- [Source data]
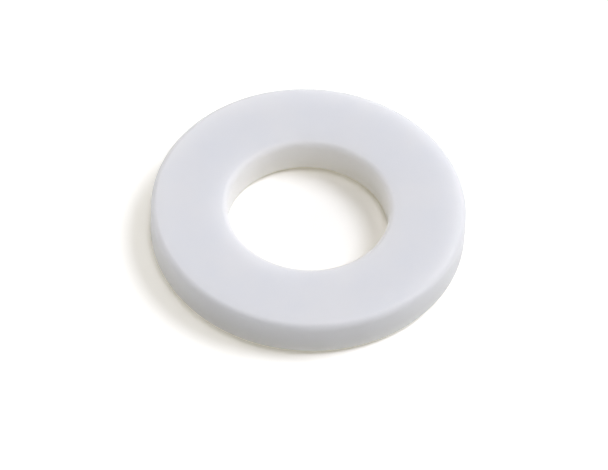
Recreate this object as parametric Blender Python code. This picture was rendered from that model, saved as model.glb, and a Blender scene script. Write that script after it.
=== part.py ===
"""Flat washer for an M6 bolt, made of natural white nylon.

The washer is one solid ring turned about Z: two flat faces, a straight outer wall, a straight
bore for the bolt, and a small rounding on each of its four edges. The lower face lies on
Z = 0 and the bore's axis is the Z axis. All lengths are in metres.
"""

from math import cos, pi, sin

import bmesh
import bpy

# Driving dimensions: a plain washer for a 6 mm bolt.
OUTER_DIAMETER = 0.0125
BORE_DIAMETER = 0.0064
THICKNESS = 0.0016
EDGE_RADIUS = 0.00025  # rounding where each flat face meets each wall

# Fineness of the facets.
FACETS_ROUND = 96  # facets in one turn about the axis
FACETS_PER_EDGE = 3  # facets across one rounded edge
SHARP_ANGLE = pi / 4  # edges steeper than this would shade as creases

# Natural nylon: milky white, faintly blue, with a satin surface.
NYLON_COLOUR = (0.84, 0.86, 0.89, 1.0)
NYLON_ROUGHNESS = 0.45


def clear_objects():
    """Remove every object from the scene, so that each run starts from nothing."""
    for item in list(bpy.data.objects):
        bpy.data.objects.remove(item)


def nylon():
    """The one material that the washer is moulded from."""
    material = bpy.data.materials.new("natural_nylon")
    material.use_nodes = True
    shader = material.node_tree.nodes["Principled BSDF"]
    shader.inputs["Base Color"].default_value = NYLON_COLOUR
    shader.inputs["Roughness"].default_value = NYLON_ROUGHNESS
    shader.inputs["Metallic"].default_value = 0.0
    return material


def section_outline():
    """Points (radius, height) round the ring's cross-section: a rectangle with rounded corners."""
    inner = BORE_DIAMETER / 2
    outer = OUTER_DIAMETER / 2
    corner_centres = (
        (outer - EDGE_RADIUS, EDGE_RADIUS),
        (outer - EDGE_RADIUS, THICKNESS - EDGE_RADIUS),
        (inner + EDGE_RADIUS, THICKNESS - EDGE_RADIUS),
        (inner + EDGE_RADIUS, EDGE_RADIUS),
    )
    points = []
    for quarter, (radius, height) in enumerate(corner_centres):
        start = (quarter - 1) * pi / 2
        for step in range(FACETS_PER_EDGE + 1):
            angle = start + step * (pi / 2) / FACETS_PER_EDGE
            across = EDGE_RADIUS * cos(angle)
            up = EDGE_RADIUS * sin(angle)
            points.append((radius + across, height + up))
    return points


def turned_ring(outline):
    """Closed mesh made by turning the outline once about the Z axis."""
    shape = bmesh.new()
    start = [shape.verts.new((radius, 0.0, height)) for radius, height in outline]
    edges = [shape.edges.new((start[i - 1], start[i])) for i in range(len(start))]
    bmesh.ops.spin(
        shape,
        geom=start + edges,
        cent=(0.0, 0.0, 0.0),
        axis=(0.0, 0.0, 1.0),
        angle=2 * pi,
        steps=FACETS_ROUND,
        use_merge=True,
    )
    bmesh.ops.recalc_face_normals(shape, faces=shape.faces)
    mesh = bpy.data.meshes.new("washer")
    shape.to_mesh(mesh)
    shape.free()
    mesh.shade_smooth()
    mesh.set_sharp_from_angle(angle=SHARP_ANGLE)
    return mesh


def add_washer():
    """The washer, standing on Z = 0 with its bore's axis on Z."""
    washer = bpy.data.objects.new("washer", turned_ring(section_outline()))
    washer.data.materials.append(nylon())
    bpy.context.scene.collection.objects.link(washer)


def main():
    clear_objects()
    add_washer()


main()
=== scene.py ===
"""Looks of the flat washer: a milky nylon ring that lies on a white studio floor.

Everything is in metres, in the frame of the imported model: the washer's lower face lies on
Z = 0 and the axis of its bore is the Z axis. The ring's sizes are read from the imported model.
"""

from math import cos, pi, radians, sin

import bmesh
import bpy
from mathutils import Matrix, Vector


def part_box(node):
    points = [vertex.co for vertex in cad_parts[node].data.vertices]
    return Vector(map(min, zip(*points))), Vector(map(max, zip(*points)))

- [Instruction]
Write the material out again word for word.

- [Task answer]
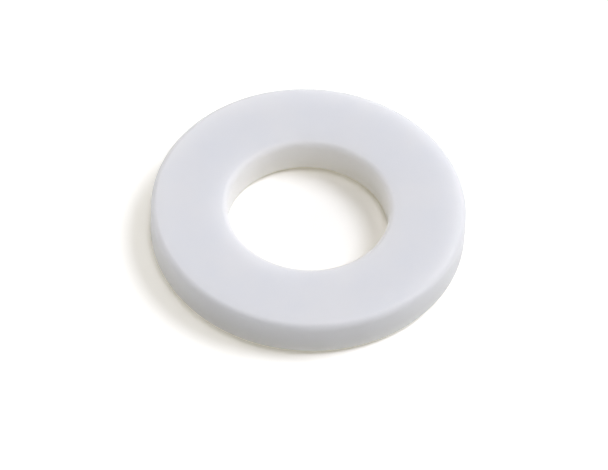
Recreate this object as parametric Blender Python code. This picture was rendered from that model, saved as model.glb, and a Blender scene script. Write that script after it.
=== part.py ===
"""Flat washer for an M6 bolt, made of natural white nylon.

The washer is one solid ring turned about Z: two flat faces, a straight outer wall, a straight
bore for the bolt, and a small rounding on each of its four edges. The lower face lies on
Z = 0 and the bore's axis is the Z axis. All lengths are in metres.
"""

from math import cos, pi, sin

import bmesh
import bpy

# Driving dimensions: a plain washer for a 6 mm bolt.
OUTER_DIAMETER = 0.0125
BORE_DIAMETER = 0.0064
THICKNESS = 0.0016
EDGE_RADIUS = 0.00025  # rounding where each flat face meets each wall

# Fineness of the facets.
FACETS_ROUND = 96  # facets in one turn about the axis
FACETS_PER_EDGE = 3  # facets across one rounded edge
SHARP_ANGLE = pi / 4  # edges steeper than this would shade as creases

# Natural nylon: milky white, faintly blue, with a satin surface.
NYLON_COLOUR = (0.84, 0.86, 0.89, 1.0)
NYLON_ROUGHNESS = 0.45


def clear_objects():
    """Remove every object from the scene, so that each run starts from nothing."""
    for item in list(bpy.data.objects):
        bpy.data.objects.remove(item)


def nylon():
    """The one material that the washer is moulded from."""
    material = bpy.data.materials.new("natural_nylon")
    material.use_nodes = True
    shader = material.node_tree.nodes["Principled BSDF"]
    shader.inputs["Base Color"].default_value = NYLON_COLOUR
    shader.inputs["Roughness"].default_value = NYLON_ROUGHNESS
    shader.inputs["Metallic"].default_value = 0.0
    return material


def section_outline():
    """Points (radius, height) round the ring's cross-section: a rectangle with rounded corners."""
    inner = BORE_DIAMETER / 2
    outer = OUTER_DIAMETER / 2
    corner_centres = (
        (outer - EDGE_RADIUS, EDGE_RADIUS),
        (outer - EDGE_RADIUS, THICKNESS - EDGE_RADIUS),
        (inner + EDGE_RADIUS, THICKNESS - EDGE_RADIUS),
        (inner + EDGE_RADIUS, EDGE_RADIUS),
    )
    points = []
    for quarter, (radius, height) in enumerate(corner_centres):
        start = (quarter - 1) * pi / 2
        for step in range(FACETS_PER_EDGE + 1):
            angle = start + step * (pi / 2) / FACETS_PER_EDGE
            across = EDGE_RADIUS * cos(angle)
            up = EDGE_RADIUS * sin(angle)
            points.append((radius + across, height + up))
    return points


def turned_ring(outline):
    """Closed mesh made by turning the outline once about the Z axis."""
    shape = bmesh.new()
    start = [shape.verts.new((radius, 0.0, height)) for radius, height in outline]
    edges = [shape.edges.new((start[i - 1], start[i])) for i in range(len(start))]
    bmesh.ops.spin(
        shape,
        geom=start + edges,
        cent=(0.0, 0.0, 0.0),
        axis=(0.0, 0.0, 1.0),
        angle=2 * pi,
        steps=FACETS_ROUND,
        use_merge=True,
    )
    bmesh.ops.recalc_face_normals(shape, faces=shape.faces)
    mesh = bpy.data.meshes.new("washer")
    shape.to_mesh(mesh)
    shape.free()
    mesh.shade_smooth()
    mesh.set_sharp_from_angle(angle=SHARP_ANGLE)
    return mesh


def add_washer():
    """The washer, standing on Z = 0 with its bore's axis on Z."""
    washer = bpy.data.objects.new("washer", turned_ring(section_outline()))
    washer.data.materials.append(nylon())
    bpy.context.scene.collection.objects.link(washer)


def main():
    clear_objects()
    add_washer()


main()
=== scene.py ===
"""Looks of the flat washer: a milky nylon ring that lies on a white studio floor.

Everything is in metres, in the frame of the imported model: the washer's lower face lies on
Z = 0 and the axis of its bore is the Z axis. The ring's sizes are read from the imported model.
"""

from math import cos, pi, radians, sin

import bmesh
import bpy
from mathutils import Matrix, Vector


def part_box(node):
    points = [vertex.co for vertex in cad_parts[node].data.vertices]
    return Vector(map(min, zip(*points))), Vector(map(max, zip(*points)))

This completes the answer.